Levin: Mueller Has No Constitutional Authority To Subpoena Trump
Former Reagan Justice Department attorney and radio talk show host Mark Levin argued this week that previous DOJ legal opinion memos make it unequivocally clear that a sitting president cannot be indicted for a crime.
While appearing as a guest on Fox News’ “Hannity” on Thursday, Levin advised the president’s legal team, based on these memos, not to submit to any subpoena special counsel Robert Mueller may seek to enforce, contending the prosecutor has no right to do so.
Levin — who served chief in staff for Attorney General Edwin Meese — stated the DOJ has already addressed the issue definitively in two legal memoranda, first in 1973, during Richard Nixon’s presidency, and again in 2000, while Bill Clinton was in office.
The conclusion in both instances was the same: “Grand juries and prosecutors cannot supplant Congress. The only way to remove a sitting president is through the impeachment process, not through the indictment process.”
“This is not me, this is the Department of Justice speaking,” Levin told host Sean Hannity, while holding up a copy of one of the DOJ legal opinion memos. “Special prosecutors cannot supplant Congress.”
The conservative commentator said Trump’s legal team should use the memos to directly question Mueller as to why he thinks he can threaten to subpoena the president.
“I would say if I were the president’s lawyer to Mr. Mueller, ‘We want you to present us with an explanation of your defiance of the Department of Justice policy which you are required to follow as an employee of the Department of Justice,'” Levin said.
“Moreover, we want to understand how it is that you believe that you can burden a president like this while he’s in office,” he added.
Practically speaking, Levin contended that presidents, due to the burden of their office, lack the ability to devote the time needed to wage an effective legal defense.
He also took the special counsel to task for the subject matter of the questions he reportedly wants to ask Trump.
“When you look at those 49 areas (of) questions, there is not a single criminal statute,” Levin said. “There is not a single obstruction.”
He wondered in what way Trump is obstructing justice or trying to block the Mueller team.
“(T)hey want to treat him like they treated Martha Stewart,” Levin said of the businesswoman and television and personality, who was jailed for obstruction and making false statements to federal investigators. “Well, guess what, he’s the president, Mr. Mueller.”

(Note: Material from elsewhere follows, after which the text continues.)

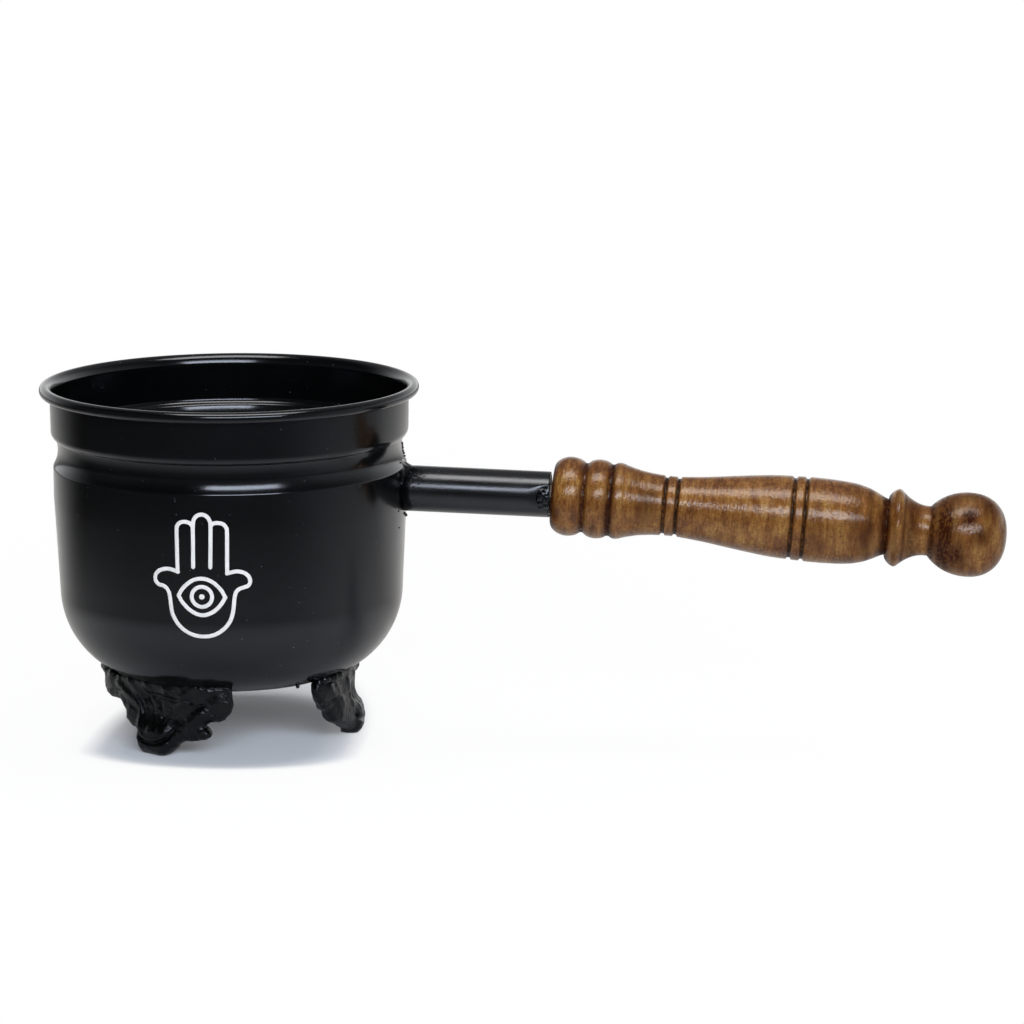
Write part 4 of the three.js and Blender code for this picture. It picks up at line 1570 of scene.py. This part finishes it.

The former DOJ attorney advised Trump to take it all the way to the highest court in the land rather than submit to a subpoena by the special counsel.
“I would make Mueller and his band of Democrat prosecutors make their case all the way to the United States Supreme Court if they try to subpoena him in any way to appear before a federal grand jury,” Levin said, “and make them make their case against their own Department of Justice, against Supreme Court precedent and against the Constitution of the United States.”

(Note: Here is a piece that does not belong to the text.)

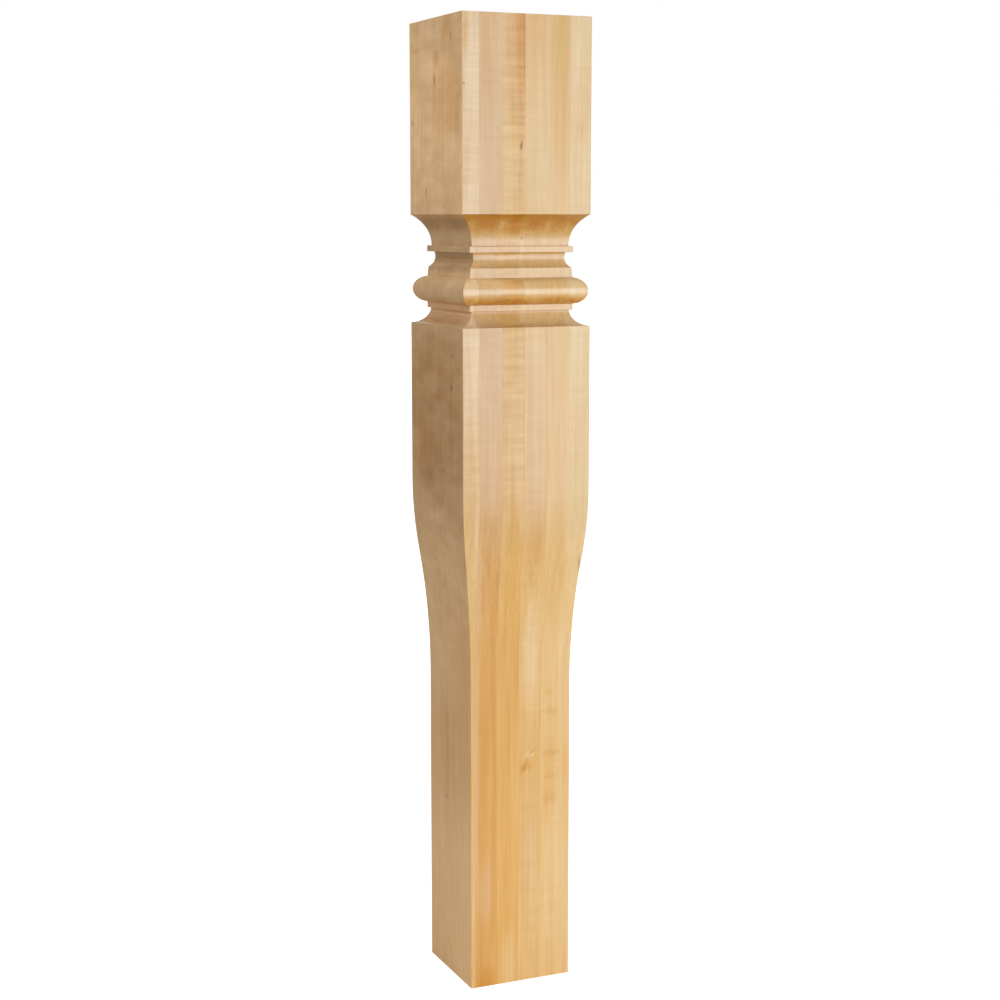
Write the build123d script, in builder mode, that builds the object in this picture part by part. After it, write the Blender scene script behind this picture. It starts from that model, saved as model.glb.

Liberal legal scholar Alan Dershowitz has also advised Trump not to submit to in-person questioning by Mueller’s team.
“I think he’d be in a better position challenging this legally than sitting down with the special counsel and answering that list of 40-some-odd questions that are so open-ended, so vague and so, so general,” Dershowitz said Wednesday on Fox News, explaining an in-person interview would be a “perjury trap.”